Piedralma

José-Anto­nio le métal­lur­giste, un vieil Espag­nol au physique cour­taud, cul­tive un ter­rain sur les berges de l’Aragon. Il fait le tout du pro­prié­taire pour Evola et son amie et moi, détaille les lop­ins de la serre, oignons, cour­gettes, mel­ons, asperges, explique l’ad­duc­tion d’eau et les engrais, mon­tre ses chiens de chas­se et ses out­ils-machines. Nous repar­tons avec un motocul­teur hissé sur le pont de la Jeep. Le temps est radieux. Vingt-deux le jour. Selon l’habi­tude, je gare mon van sur l’an­ci­enne piste de ten­nis de Piedral­ma (qu’An­to­nio a coulée dans les années 1980 pour ses filles), débar­que table, chaise, cui­sine portable et jer­rycan-fontaine, puis rejoins Evola sur le champ.
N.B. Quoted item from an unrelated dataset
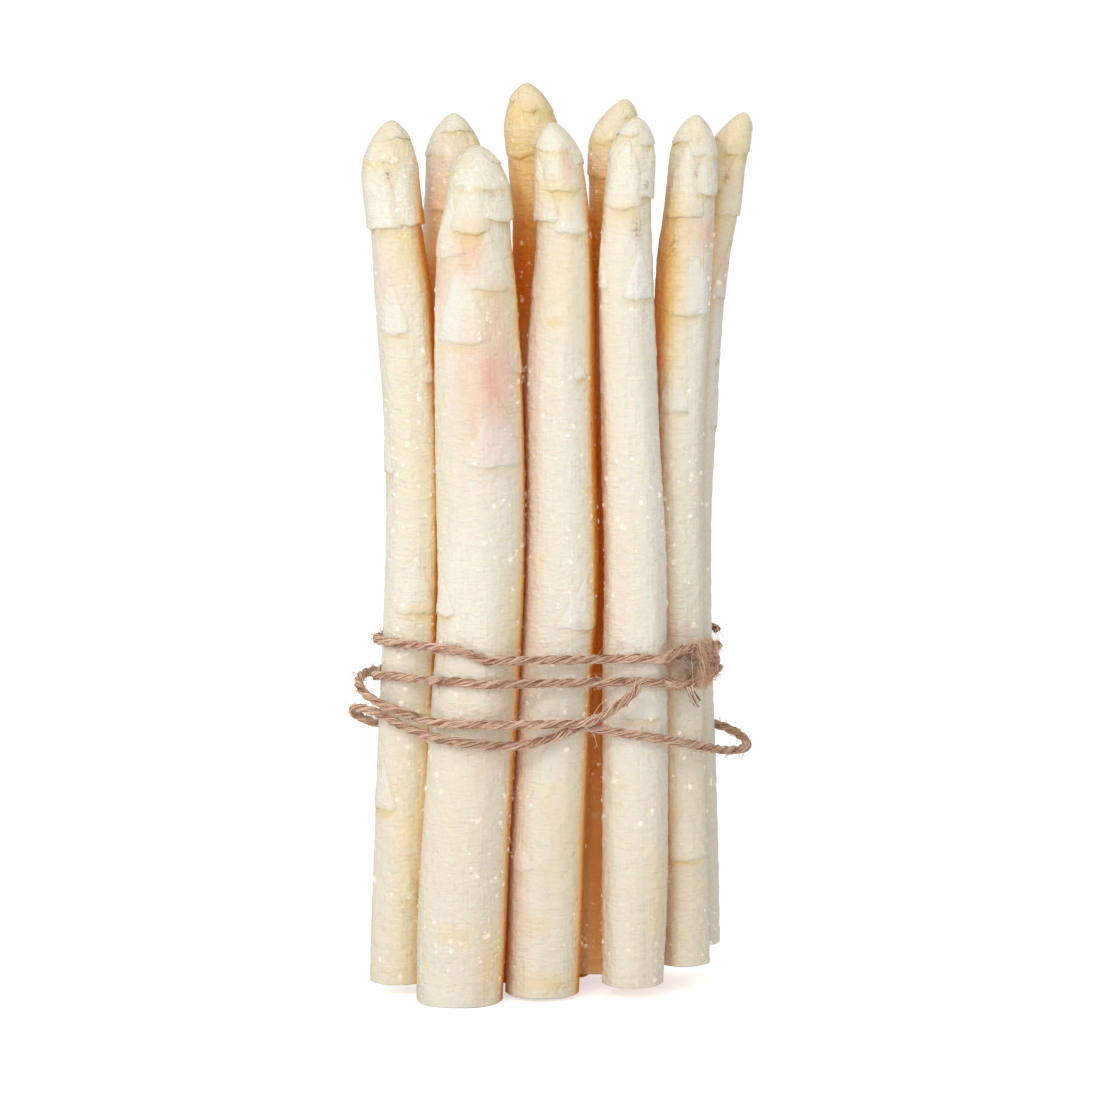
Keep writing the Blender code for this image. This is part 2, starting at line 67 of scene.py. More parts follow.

En qua­tre jours nous labourons le car­ré des patates, traçons les plans à légumes et enter­rons les tuyaux d’ar­rosage. Sur cette terre plaine de cail­loux, le motocul­teur sec­oue comme un bœuf de rodéo. J’es­saie, je renonce. Les stent qu’on m’a plan­tés dans le coeur en novem­bre brû­lent comme des clous enfon­cés au marteau. Evola prend la suite. A la place, je taille les pins et les fruitiers. Il y en a cinquante. Cer­tains sont plus que morts. Un film d’hor­reur, une pochette de dark métal. Le soir, Evola fait du pain. La nuit, il gèle.